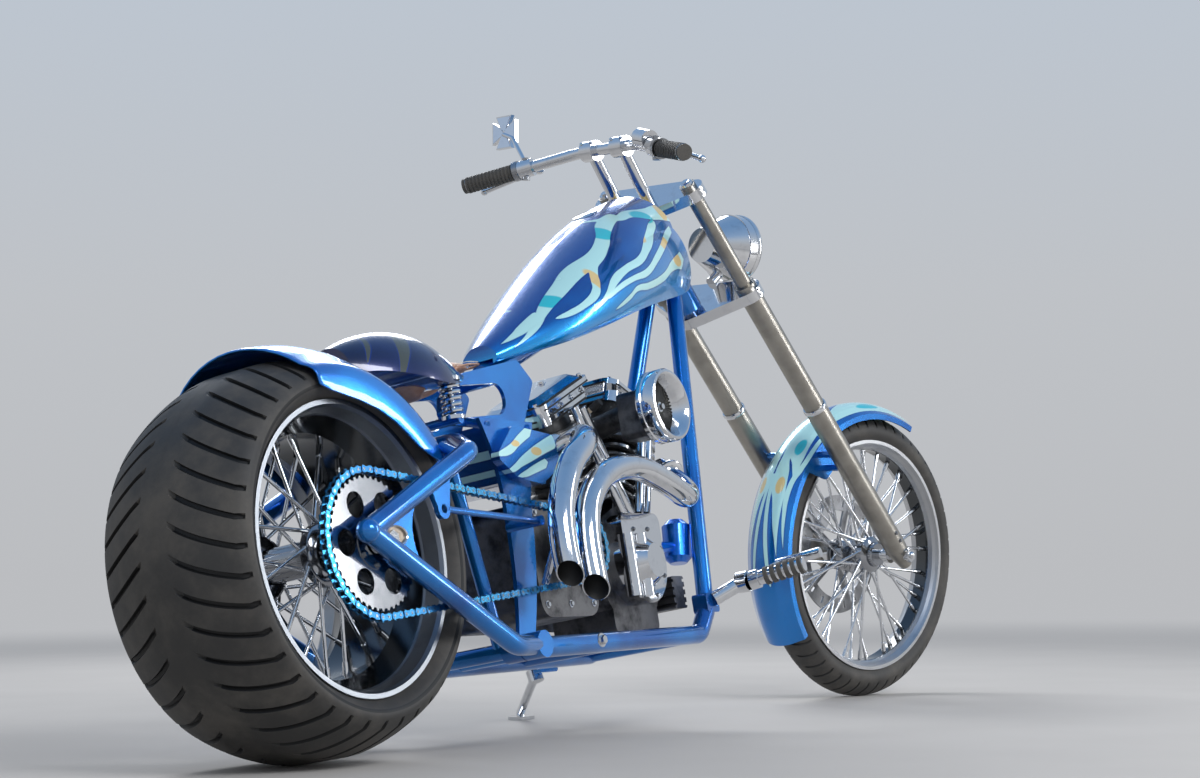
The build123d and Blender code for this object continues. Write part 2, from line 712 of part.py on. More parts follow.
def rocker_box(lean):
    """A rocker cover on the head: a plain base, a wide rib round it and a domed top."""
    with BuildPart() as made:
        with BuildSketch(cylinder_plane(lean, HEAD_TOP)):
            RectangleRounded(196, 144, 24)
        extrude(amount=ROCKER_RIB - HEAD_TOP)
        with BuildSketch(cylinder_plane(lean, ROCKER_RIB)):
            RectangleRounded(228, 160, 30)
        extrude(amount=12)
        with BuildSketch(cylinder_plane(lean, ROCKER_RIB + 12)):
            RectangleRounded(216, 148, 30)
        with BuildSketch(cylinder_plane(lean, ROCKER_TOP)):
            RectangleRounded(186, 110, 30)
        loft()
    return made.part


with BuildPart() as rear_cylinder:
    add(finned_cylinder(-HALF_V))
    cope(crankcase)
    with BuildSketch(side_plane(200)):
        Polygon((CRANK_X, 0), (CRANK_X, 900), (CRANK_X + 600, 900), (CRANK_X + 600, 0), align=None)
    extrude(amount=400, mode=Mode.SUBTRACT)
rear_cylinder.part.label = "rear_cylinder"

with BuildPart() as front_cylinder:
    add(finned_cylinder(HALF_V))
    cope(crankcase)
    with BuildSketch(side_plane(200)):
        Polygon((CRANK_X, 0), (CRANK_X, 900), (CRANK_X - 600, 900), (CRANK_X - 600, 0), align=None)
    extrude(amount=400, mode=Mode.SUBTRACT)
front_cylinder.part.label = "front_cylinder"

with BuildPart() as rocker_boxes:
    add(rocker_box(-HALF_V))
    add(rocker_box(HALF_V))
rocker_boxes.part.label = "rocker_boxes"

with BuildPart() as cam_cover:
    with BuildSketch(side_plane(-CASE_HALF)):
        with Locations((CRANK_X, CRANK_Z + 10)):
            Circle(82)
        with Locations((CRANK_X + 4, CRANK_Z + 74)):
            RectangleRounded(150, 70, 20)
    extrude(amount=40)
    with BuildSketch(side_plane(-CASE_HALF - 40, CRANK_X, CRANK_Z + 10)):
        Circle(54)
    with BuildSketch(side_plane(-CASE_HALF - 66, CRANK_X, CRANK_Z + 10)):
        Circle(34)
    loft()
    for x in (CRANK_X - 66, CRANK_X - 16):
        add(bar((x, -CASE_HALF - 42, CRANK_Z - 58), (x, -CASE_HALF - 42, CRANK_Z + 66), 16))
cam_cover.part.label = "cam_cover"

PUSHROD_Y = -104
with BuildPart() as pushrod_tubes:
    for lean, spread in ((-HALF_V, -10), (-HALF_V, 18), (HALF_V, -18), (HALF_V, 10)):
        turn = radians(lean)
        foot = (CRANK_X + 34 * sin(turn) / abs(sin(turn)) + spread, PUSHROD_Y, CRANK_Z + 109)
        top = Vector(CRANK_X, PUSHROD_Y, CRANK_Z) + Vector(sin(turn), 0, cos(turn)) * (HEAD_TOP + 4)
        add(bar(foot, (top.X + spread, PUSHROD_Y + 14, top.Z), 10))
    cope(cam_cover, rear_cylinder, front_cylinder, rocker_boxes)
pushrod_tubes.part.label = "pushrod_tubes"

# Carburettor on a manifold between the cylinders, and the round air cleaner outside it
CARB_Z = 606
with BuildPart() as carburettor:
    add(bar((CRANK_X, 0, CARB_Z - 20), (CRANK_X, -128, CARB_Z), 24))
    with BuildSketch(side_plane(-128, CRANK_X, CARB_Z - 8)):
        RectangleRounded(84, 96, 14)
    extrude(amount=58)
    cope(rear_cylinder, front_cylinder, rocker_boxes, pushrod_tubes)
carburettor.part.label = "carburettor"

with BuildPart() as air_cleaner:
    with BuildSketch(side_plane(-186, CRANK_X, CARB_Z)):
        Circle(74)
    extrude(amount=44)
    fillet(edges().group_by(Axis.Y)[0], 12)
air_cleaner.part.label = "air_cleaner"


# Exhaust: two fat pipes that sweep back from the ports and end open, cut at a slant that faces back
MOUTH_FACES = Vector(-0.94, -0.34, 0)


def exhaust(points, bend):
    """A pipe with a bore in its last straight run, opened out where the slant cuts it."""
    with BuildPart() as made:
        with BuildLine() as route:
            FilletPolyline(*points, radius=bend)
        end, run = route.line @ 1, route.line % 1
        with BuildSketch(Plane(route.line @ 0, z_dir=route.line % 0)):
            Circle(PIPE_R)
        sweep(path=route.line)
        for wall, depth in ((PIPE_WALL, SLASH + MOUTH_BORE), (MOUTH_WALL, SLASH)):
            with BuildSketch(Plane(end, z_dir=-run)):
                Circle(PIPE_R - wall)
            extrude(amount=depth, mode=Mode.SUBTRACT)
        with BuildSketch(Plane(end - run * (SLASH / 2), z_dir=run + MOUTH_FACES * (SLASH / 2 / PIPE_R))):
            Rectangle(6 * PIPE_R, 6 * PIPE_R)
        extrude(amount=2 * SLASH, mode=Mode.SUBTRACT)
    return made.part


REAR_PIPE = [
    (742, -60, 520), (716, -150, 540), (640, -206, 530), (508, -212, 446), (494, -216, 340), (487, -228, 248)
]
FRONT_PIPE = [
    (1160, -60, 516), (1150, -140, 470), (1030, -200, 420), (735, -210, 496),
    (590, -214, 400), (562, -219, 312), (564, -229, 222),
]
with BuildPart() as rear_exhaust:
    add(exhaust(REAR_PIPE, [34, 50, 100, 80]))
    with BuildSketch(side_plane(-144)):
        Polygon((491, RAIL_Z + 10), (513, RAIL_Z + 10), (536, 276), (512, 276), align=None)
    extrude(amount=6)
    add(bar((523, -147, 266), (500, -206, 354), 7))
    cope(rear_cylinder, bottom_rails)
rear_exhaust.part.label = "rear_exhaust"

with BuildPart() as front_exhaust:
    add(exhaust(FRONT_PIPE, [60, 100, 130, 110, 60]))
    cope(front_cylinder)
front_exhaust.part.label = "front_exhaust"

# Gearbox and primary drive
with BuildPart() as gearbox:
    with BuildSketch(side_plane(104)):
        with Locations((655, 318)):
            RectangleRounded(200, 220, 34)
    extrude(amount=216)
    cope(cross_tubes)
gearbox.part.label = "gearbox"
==
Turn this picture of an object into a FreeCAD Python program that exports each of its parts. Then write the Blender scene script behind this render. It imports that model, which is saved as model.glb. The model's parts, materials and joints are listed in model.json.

TASK GOAL: Of the lines in the data, how many hold the string "parts"? State the number, nothing else.

EXPECTED ANSWER: 2